5 minutes with YOLO Farmer Wayne Langford

Wayne Langford, the man behind the You Only Live Once Farmer blog and President of Federated Farmers Golden Bay.

How did you come to be the YOLO Farmer?

After struggling with my mental health I decided that I needed to do something to get myself out of "the rut" before things got worse. On my 34th birthday I jumped out of bed and headed to the beach with our family. After having a great day (the first in a long time) I told my family, "We are going to do something every day for the next 365 days to say that we have 'lived' for each day." One of the kids said "YOLO" (You Only Live Once) and that's when our journey started.

I started recording what we were doing each day on our Facebook page, YOLOd2, YOLOd3. After 365 days and having a bunch of people following along, we created its own social media platform. We are now at YOLOd1580 with over 30,000 people following along.


What are some of the things you have done?

At first I thought it was going to be one of those movies – climbing to the top of mountains, travelling the world and finding myself. What I didn't realise was it was going to be the small things each and every day that would make the huge difference. Whether it be a trip to the beach, a bush walk, throwing rocks off a bridge or playing sports, it all helped. Most of all, connecting with old friends and members of the community was our biggest win. Each conversation opened my mind, just a little bit at a time. Remember my mind had closed itself off to the world, so by opening it up a little piece at a time it eventually became more light than dark. It takes time and it's absolutely worth it.


Did you have any idea where it would end up?

We thought it would be a massive achievement to make 365 days. So to make it to where we are today has blown us away. Little did we know how much it would change our lives and how many doors it would open along the way.


You must have helped a lot of people.
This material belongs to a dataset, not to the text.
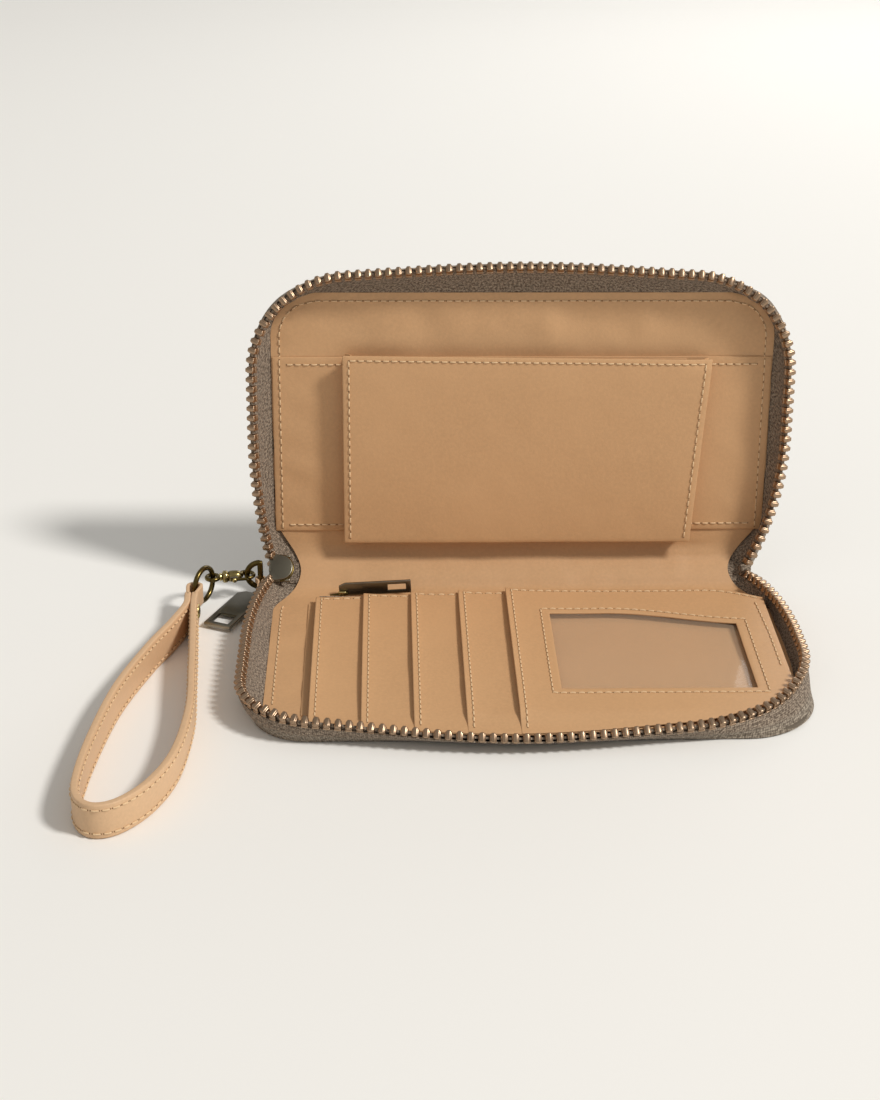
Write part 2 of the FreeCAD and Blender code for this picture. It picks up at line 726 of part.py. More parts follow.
# The strap's line on the table, from where its ends are riveted together, round the loop and back.
STRAP_NECK = Vector(-125.9, 33.0, 0.0)
STRAP_LINE = [
    (-127.3, 26.0), (-131.5, 12.0), (-138.0, -6.0), (-146.0, -35.0), (-150.5, -68.0), (-151.8, -92.0),
    (-150.2, -104.0), (-144.5, -109.5), (-136.5, -106.8), (-128.0, -95.5), (-121.8, -77.0), (-119.5, -49.0),
    (-121.0, -21.0), (-122.8, 5.0), (-124.4, 26.0),
]


def ring_front():
    """The point of the strap's ring that the strap is folded round."""
    return EYE - RING_REACH * (2 * SHEET.strap_ring_round)


def swept_band(path, low, wide, thick):
    """A band on edge along a path on the table."""
    begin = path.OrderedVertexes[0].Point
    edge = path.OrderedEdges[0]
    along = edge.tangentAt(edge.FirstParameter)
    aside = Vector(-along.y, along.x, 0).normalize() * (thick / 2)
    lift = Vector(0, 0, wide)
    foot = begin + Vector(0, 0, low)
    corners = [foot - aside, foot + aside, foot + aside + lift, foot - aside + lift, foot - aside]
    profile = Part.makePolygon(corners)
    return path.makePipeShell([profile], True, False)


def strap_and_rivet():
    """Leather strap: one long loop on edge, with a narrower end folded round the ring and riveted."""
    thick = SHEET.strap_thick
    half = thick / 2 + SHEET.neck_gap
    left_neck = STRAP_NECK + Vector(-half, 0, 0)
    right_neck = STRAP_NECK + Vector(half, 0, 0)
    line = [left_neck] + [Vector(x, y, 0) for x, y in STRAP_LINE] + [right_neck]
    band = swept_band(rounded_path(line, 4.0), SHEET.strap_low, SHEET.strap_wide, thick)
    fold = ring_front()
    bend = SHEET.strap_ring_wire + 0.9 + thick / 4
    centre = Vector(fold.x, fold.y, 0)
    points = [
        left_neck, centre + Vector(-bend, 0, 0), centre + Vector(0, bend, 0), centre + Vector(bend, 0, 0),
        right_neck,
    ]
    end_path = Part.Wire([
        Part.LineSegment(points[0], points[1]).toShape(), Part.Arc(*points[1:4]).toShape(),
        Part.LineSegment(points[3], points[4]).toShape(),
    ])
    end = swept_band(end_path, SHEET.strap_end_low, SHEET.strap_end_wide, thick / 2)
    head = SHEET.rivet_head_thick
    rivet_long = 2 * (thick + head + 2 * SHEET.neck_gap)
    level = SHEET.strap_low + SHEET.strap_wide / 2
    rivet_at = STRAP_NECK + Vector(-rivet_long / 2, -SHEET.rivet_back, level)
    across = Vector(1, 0, 0)
    hole = Part.makeCylinder(SHEET.rivet_hole, rivet_long, rivet_at, across)
    corner = STRAP_NECK + Vector(-half - thick / 2, -SHEET.neck_long, SHEET.strap_low)
    neck = Part.makeBox(2 * half + thick, SHEET.neck_long, SHEET.strap_wide, corner)
    strap = DOC.addObject("Part::Feature", "wrist_strap")
    strap.Shape = band.fuse([end, neck]).cut(hole).removeSplitter()
    keep(strap, "wrist_strap")
    heads = []
    for shift in (0.0, rivet_long - head):
        heads.append(Part.makeCylinder(SHEET.rivet_head_round, head, rivet_at + across * shift, across))
    core = Part.makeCylinder(SHEET.rivet_round, rivet_long, rivet_at, across)
    rivet = DOC.addObject("Part::Feature", "strap_rivet")
    rivet.Shape = core.fuse(heads).removeSplitter()
    keep(rivet, "strap_rivet")


def build():
    for name, side in (("lower", LOWER), ("upper", UPPER)):
        shell_half(name, side)
        zip_tape(name, side)
        zip_teeth(name, side)
    spine()
    zip_slider()
    card_side()
    coin_zip()
    phone_side()
    for make in (d_ring, d_ring_tab, snap_hook, hook_gate, swivel_eye, strap_ring, pull_link, zip_pull):
        make()
    strap_and_rivet()
    DOC.recompute()


def check_and_write():
    for item in DOC.Objects:
        if "Invalid" in item.State or "Error" in item.State:
            raise RuntimeError(f"{item.Name} failed: {item.State}")
    os.makedirs("parts", exist_ok=True)
    for piece in PARTS:
        if piece.Shape.isNull() or not piece.Shape.isValid() or piece.Shape.Volume <= 0:
            raise RuntimeError(f"{piece.Label} has no sound shape")
        piece.Shape.exportStep(f"parts/{piece.Label}.step")
        box = piece.Shape.BoundBox
        print(f"{piece.Label:22s} solids {len(piece.Shape.Solids):3d}  volume {piece.Shape.Volume:9.1f}  "
              f"X {box.XMin:7.1f} {box.XMax:7.1f}  Y {box.YMin:7.1f} {box.YMax:7.1f}  "
              f"Z {box.ZMin:6.1f} {box.ZMax:6.1f}")


build()
check_and_write()
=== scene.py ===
import json
import math

import bmesh
import bpy
from mathutils import Matrix, Vector, noise


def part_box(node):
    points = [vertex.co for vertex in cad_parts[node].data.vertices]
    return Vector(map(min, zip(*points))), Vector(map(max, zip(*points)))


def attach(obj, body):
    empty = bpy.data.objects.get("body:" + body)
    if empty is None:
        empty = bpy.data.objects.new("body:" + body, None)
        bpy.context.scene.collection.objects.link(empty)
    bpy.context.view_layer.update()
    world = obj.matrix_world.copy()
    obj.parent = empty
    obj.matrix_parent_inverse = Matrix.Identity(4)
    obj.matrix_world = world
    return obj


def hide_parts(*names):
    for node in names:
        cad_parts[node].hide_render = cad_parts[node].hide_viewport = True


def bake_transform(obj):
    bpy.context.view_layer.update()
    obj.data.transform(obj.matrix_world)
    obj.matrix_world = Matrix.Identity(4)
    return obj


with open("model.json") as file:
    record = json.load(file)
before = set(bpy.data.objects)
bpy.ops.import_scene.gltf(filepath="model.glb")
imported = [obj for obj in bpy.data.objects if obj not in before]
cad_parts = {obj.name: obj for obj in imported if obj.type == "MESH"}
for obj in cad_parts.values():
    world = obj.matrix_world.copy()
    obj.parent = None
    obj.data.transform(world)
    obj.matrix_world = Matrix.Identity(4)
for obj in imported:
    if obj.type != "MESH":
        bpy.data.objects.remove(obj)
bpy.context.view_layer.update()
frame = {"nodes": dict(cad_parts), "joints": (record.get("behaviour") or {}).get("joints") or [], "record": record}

MM = 0.001
JOINTS = {joint["name"]: joint for joint in frame["joints"]}


# ---------------------------------------------------------------- the frame's own sizes, in millimetres

def box_mm(node):
    low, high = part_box(node)
    return low / MM, high / MM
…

Tell us about some of them.

One of the reasons we kept going after 365 days was because we were getting numerous messages every week of other people sharing their stories. By being slightly vulnerable myself, it helped others feel it was OK to share what they were going through. Mental health can often be seen as dark and cold. I wanted to change that to a positive experience, showing smiles and happiness that come from living life.


How do you feel your experiences help you in your role as a farming leader and as a farmer?

It's easy to look at farming as a job, a business or an investment. Of course it's far more than that and I think it's really important as farming leaders that we show that. I love to talk about the emotions and experiences that come with farming. It's great to have people on-farm experiencing just a fraction of what we get to experience every day. Most of all it's great to show our communities that it's about more than just the money at the end of day, it's about the community, the environment and joy of doing what we love on-farm.



You got a lot of support from your wife, Tyler – how important has that been?

With the increased focus on mental health, especially in the rural sector, there has been plenty of attention on the person struggling. What is continually missing is the support for the partner or person helping those going through that challenge. Tyler was the rock behind my journey. She put down her life to pick mine up and I'll be forever grateful for that. It's a tough role to play and I would suggest getting support and help. Otherwise it could be a long, lonely, difficult journey.


What's your favourite way to spend the day?

My favourite thing to do is opening my mind, challenging myself to think differently and getting outside my comfort zone. I now live a busy life but one that is focused on family, fun, farm and the future, in that order.


Is there a book, author or speaker you have found particularly helpful on your journey?

I'm not a big reader but I do love to watch and listen to people. I don't hold anyone in particular on a pedestal, instead I like to get thousands of little lessons from thousands of people and piece them all together. Remember, don't ever talk to someone about the weather because I guarantee they have a far better story to tell than that.


If you could give people one piece of advice, what would it be?

You Only Live Once – think about what that means? You could be dead tomorrow – what are you waiting for? Even if you do live for another 50 years, do you want to do 5-10 new things, or do you want to do 20,000 adventures, one each and every day. Live life.


Tell us about your farming operation?

We milk 230 cows once a day on 93ha in Golden Bay. We have moved from 360 higher-input cows to 230 lower input cows over the last 5 years. Our future goals are to simplify our farming system, reduce inputs and increase profitability, while being proud of how we are farming and who we are.